JuanMa was a star, but he burned out fast, in large part due to his indifference to defense and love of the brawl. It's hardly the worst thing -- even now, considered less than a contender, Lopez is a fighter people like to watch. The same can be said of Ponce De Leon, who rebounded from his loss to Lopez and two defeats against Adrien Broner (in a famously debatable outcome that marked Broner's HBO debut) and Yuriorkis Gamboa, to win the WBC featherweight title from Jhonny Gonzalez in 2012, which he would lose in his first defense against Abner Mares.
Ponce De Leon (45-5, 35 KO) and Lopez still have good-looking records, but they're each past their peak. Ponce De Leon is 33 years old, while Lopez is an old 30. The narrative here is that if either of them want to get back into contention, they must win on Saturday. It's a must-win fight, which will air on Showtime Extreme in the States.

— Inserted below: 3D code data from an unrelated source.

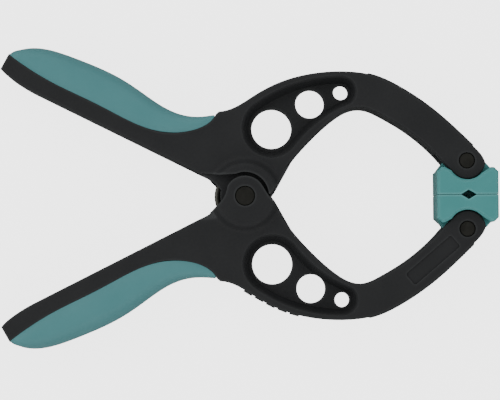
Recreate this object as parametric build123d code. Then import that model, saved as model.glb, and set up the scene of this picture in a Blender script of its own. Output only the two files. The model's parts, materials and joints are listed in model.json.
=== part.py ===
from build123d import *
import math
import os

# Spring clamp, jaws closed, lying flat. Everything is drawn about the pivot, with the clamp's
# middle plane at z = 0, and moved at the end so that it rests on z = 0, centred in plan.
# +X runs to the jaws, -X to the handles, +Z is the thickness. The two arms are one moulding:
# the upper arm (+Y) is drawn, and the lower arm (-Y) is the same moulding turned over about X.

# ---------------------------------------------------------------- driving dimensions, mm
ARM_HALF = 10.0            # half thickness of the arms
HUB_HALF = 13.2            # half thickness over the raised hub discs
HUB_FLAT_R = 11.2
HUB_FOOT_R = 16.4
BACK_TRIM = 0.8            # the disc on the outer ear's side is this much smaller in radius
GRIP_HALF = 11.7           # half thickness over the grips' crowns, before the curve swells
PAD_HALF = 12.5            # half thickness of the jaw pads
EDGE_ROUND = 0.7           # rounding along the edges of the arms
HANDLE_ANGLE = 26.57       # slope of each handle's inner edge, which points at the pivot

PIN_R = 4.0                # pivot pin
PIN_HALF = 13.0
RUNNING = 0.05             # radial clearance of a turning fit
PRESS = 0.02               # radial interference of a pressed fit
PAD_PIN_R = 3.2
PAD_PIN_HALF = 9.7
PAD_PIN = (88.4, 13.6)     # where the pad swivels in the upper arm

INNER_EAR_LOW = 5.6        # the ears, as distances from the middle plane
INNER_EAR_HIGH = 9.3
OUTER_EAR_LOW = 9.6
INNER_EAR_R = 9.9
OUTER_EAR_R = 8.0
BOSS_R = 7.8               # tube that carries the coil
BOSS_GAP = 0.2

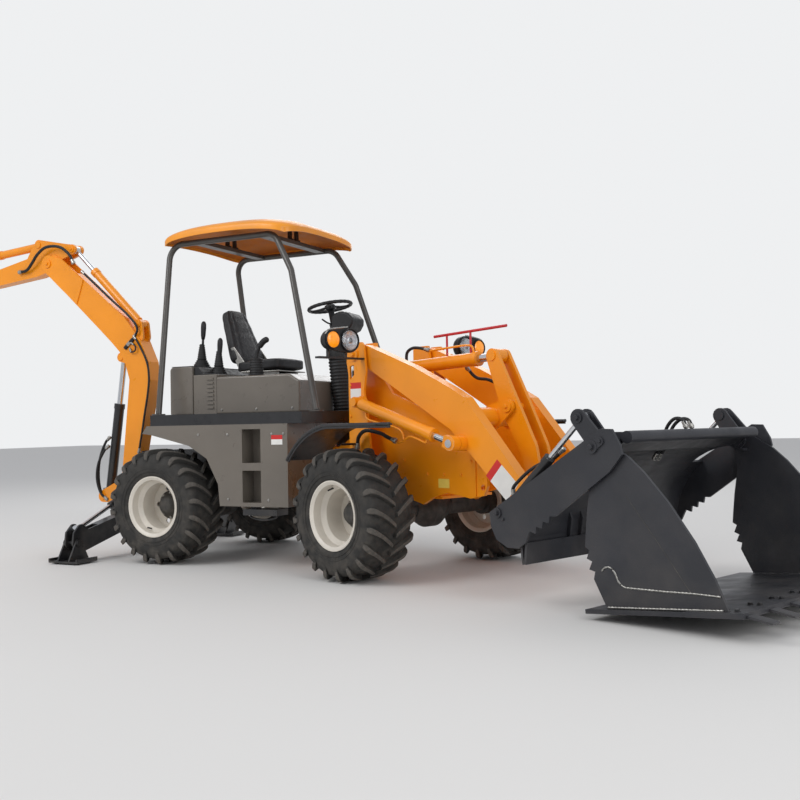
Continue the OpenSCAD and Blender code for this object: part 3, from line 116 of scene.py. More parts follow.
def make_material(name, colour, rough, metal=0.0, vary=0.12, scale=6.0, bump=0.02, bump_scale=180.0,
                  coat=0.0, dust=0.0):
    """A procedural material: noise moves its colour, roughness and surface, and dust gathers low down."""
    mat = bpy.data.materials.new(name)
    mat.use_nodes = True
    tree = mat.node_tree
    shader = tree.nodes["Principled BSDF"]
    set_inputs(shader, {"Metallic": metal, "Coat Weight": coat, "Coat Roughness": 0.12})
    coords = tree.nodes.new("ShaderNodeTexCoord")
    base = Vector(linear(colour)[:3])

    def noise(size, detail):
        tex = tree.nodes.new("ShaderNodeTexNoise")
        tex.inputs["Scale"].default_value = size
        tex.inputs["Detail"].default_value = detail
        tree.links.new(coords.outputs["Object"], tex.inputs["Vector"])
        return tex.outputs["Fac"]

    def ramp(source, low, high, a, b):
        r = tree.nodes.new("ShaderNodeValToRGB")
        r.color_ramp.elements[0].position = a
        r.color_ramp.elements[1].position = b
        r.color_ramp.elements[0].color = low
        r.color_ramp.elements[1].color = high
        tree.links.new(source, r.inputs["Fac"])
        return r.outputs["Color"]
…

But of course that's nonsense. One of them could get knocked out in the first round and find himself in a world title fight as soon as later this year. That's the way boxing works. No loss eliminates someone from a possible world title fight, not as long as there are four belts per weight class that are called "world titles," and so many promoters around this great, big world of ours prepared to seek out name value opponents who present lower risk. Ponce De Leon could see himself fighting for a lightweight world title at age 38 if somebody sees fit to sign him up for that, no matter what happens Saturday. And we'll just point out that it's a bad joke of a fight, and forget all about this supposed must-win fight with Lopez, barely remembering that it even happened at all.
The reason to watch this fight is simple: it should be good action. Almost certainly, both of them will fight on, and for a good while. This is only must-win as far as potentially getting a title shot in their next fight.